WHAT THIS TASK INVOLVES: Repeat the whole listing exactly as written.

SOURCE EXCERPT:
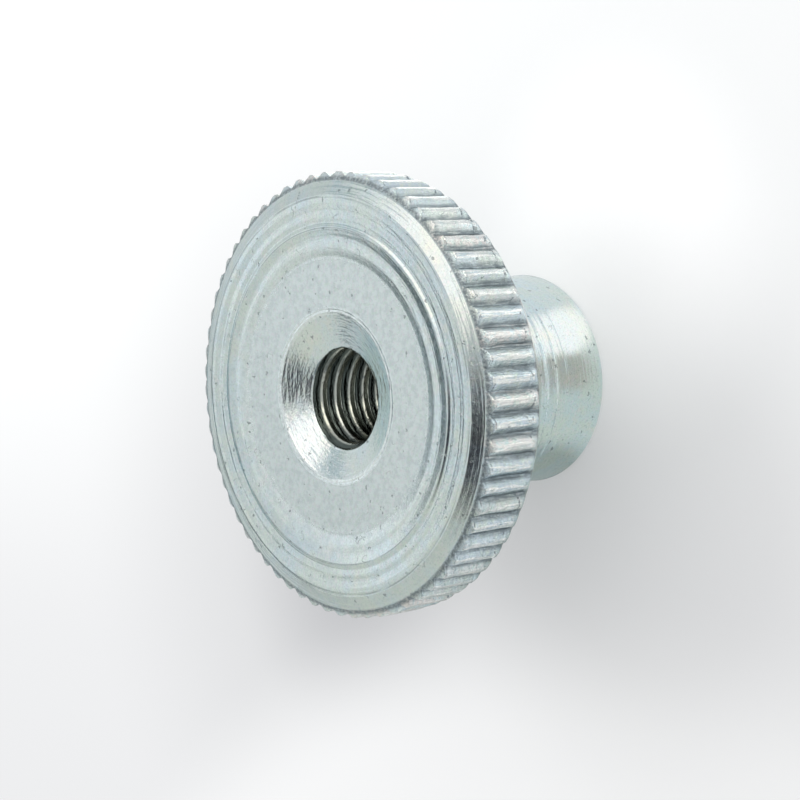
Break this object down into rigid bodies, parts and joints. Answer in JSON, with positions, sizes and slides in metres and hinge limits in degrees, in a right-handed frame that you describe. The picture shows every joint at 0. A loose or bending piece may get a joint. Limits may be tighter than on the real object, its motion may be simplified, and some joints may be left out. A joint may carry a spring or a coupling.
{
  "type": "knurled thumb nut",
  "caption": "High-form knurled thumb nut: a flat knurled disc head on a narrow cylindrical collar, with a threaded through hole countersunk at both ends.",
  "frame": {"origin": "centre of the collar's bearing face, on the thread axis", "axes": "+Z along the thread axis, from the bearing face towards the knurled head; X and Y are equal"},
  "size_m": [0.024, 0.024, 0.015],
  "materials": {
    "zinc_plated_steel": "bright zinc plated with a clear pale blue passivation, turning marks showing through"
  },
  "bodies": {
    "root": {"thumb_nut": "zinc_plated_steel"}
  },
  "joints": []
}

ANSWER TO THE PROBLEM:
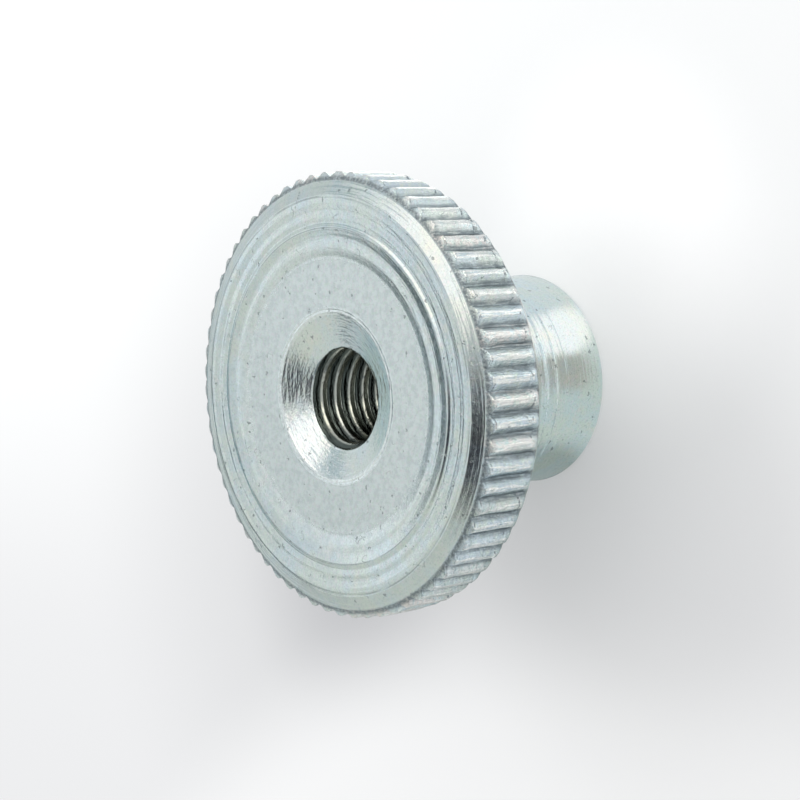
Break this object down into rigid bodies, parts and joints. Answer in JSON, with positions, sizes and slides in metres and hinge limits in degrees, in a right-handed frame that you describe. The picture shows every joint at 0. A loose or bending piece may get a joint. Limits may be tighter than on the real object, its motion may be simplified, and some joints may be left out. A joint may carry a spring or a coupling.
{
  "type": "knurled thumb nut",
  "caption": "High-form knurled thumb nut: a flat knurled disc head on a narrow cylindrical collar, with a threaded through hole countersunk at both ends.",
  "frame": {"origin": "centre of the collar's bearing face, on the thread axis", "axes": "+Z along the thread axis, from the bearing face towards the knurled head; X and Y are equal"},
  "size_m": [0.024, 0.024, 0.015],
  "materials": {
    "zinc_plated_steel": "bright zinc plated with a clear pale blue passivation, turning marks showing through"
  },
  "bodies": {
    "root": {"thumb_nut": "zinc_plated_steel"}
  },
  "joints": []
}